At the beginning of our You Tube video our senior member, a virtual pillar of these communities – his children following his example – recites a somewhat famous, somewhat poetic statement entitled, “I Am The Flag,” by Howard Schnauber:

I am the flag of the United States of America.

My name is Old Glory.
I fly atop the world’s tallest buildings.
I stand watch in America’s halls of justice.
I fly majestically over institutions of learning.
I stand guard with power in the world.
Look up and see me.

I stand for peace, honor, truth and justice.
I stand for freedom. I am confident.
I am arrogant. I am proud.
When I am flown with my fellow banners,
My head is a little higher,
My colors a little truer.
I bow to no one!
I am recognized all over the world.
I am worshipped – I am saluted.
I am loved – I am revered.
I am respected – I am feared.

I have fought in every battle of every war for more than 200 years.
I was flown at Valley Forge, Gettysburg, Shiloh and Appamatox.
I was there at San Juan Hill, the trenches of France, in the Argonne Forest, Anzio, Rome and the beaches of Normandy.
Guam, Okinawa, Korea, KheSan and Saigon, Vietnam know me.
I was there. I led my troops.
I was dirty, battle-worn and tired,
but my soldiers cheered me and I was proud.
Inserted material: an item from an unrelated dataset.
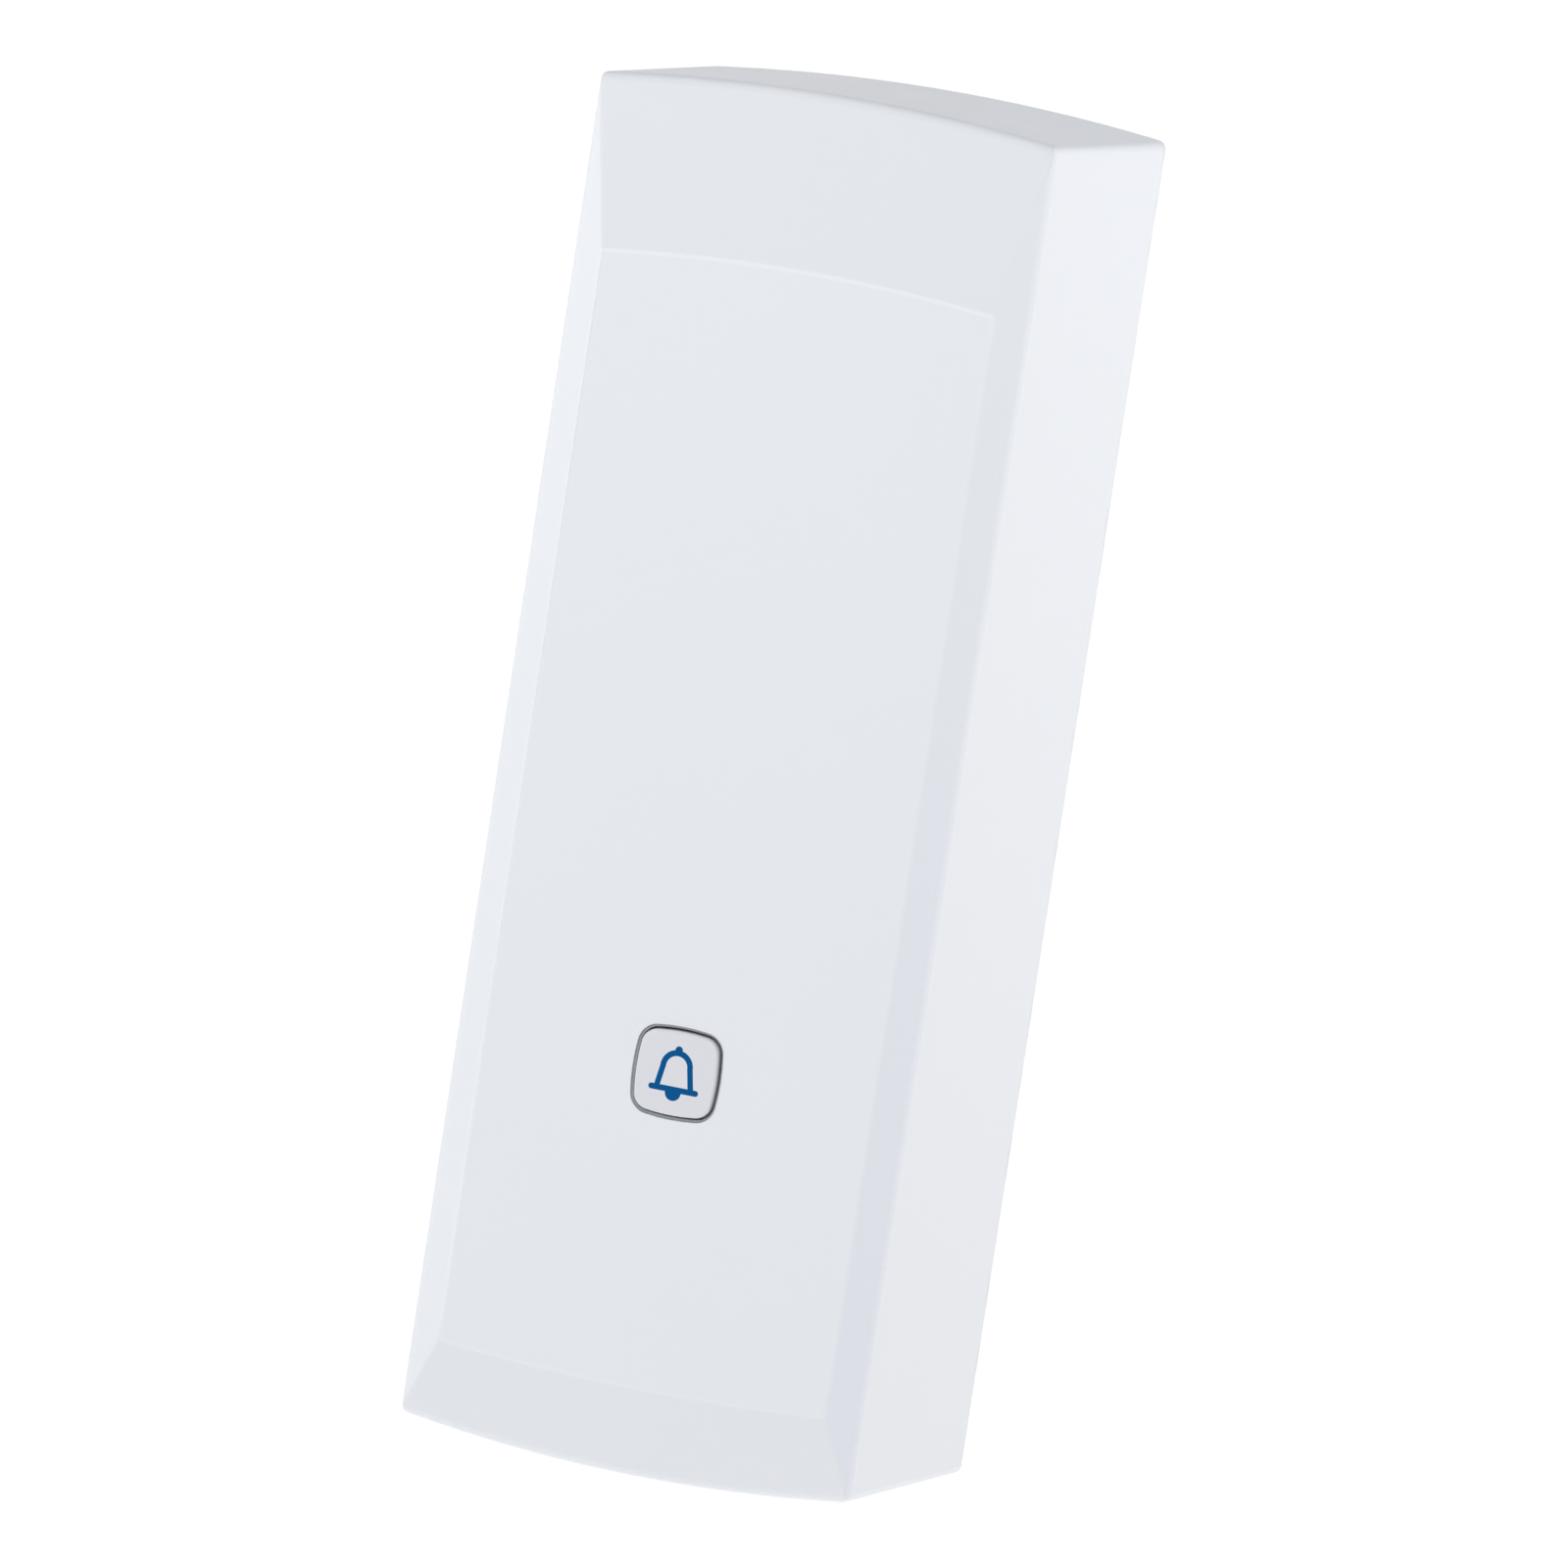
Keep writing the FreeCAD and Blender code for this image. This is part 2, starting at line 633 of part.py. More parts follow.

I have been burned, torn and trampled on the streets of countries
I have helped set free. It does not hurt for I am invincible.
I have been soiled upon, burned, torn and trampled in the streets of my country.
And when it’s done by those whom I’ve served in battle – it hurts.
But I shall overcome – for I am strong.
I have slipped the bonds of earth and
stood watch over the uncharted frontiers of space from my vantage point on the moon.
I have born silent witness to all of America’s finest hours.
But my finest hours are yet to come.
When I am torn into strips and used as bandages for my wounded comrades on the battle field,
when I am flown at half mast to honor my soldiers,
or when I lie in the trembling arms of a grieving parent at the grave of their fallen son or daughter,

I am proud.
I am the flag of the United States of America.

Al Torrisi is a natural leader and a forceful speaker at any time.  Yet his voice has a stronger, more commanding timbre (good for the 50-year owner of a large lumber company) than at other times when he recites these words.  Years of patriotism, loyalty and love of country spill forth as he speaks, infecting and affecting his listeners.  Truth is the most spiritual statement of all.  It is the truth of America and of every flag sponsor and honoree, and of the Field, itself.

As this is written the Exchange Club of Needham, Mass. has experienced vandalism of its Field of Honor with some 30 flags being burned.  The empty, sinking feeling a fellow Exchangite and field of Honor afficianado feels is hard to articulate.  Clearly the membrane of civilization is thin and easily sundered for those who cannot judge the presence of hatred for their own country that such an act exposes.  For shame.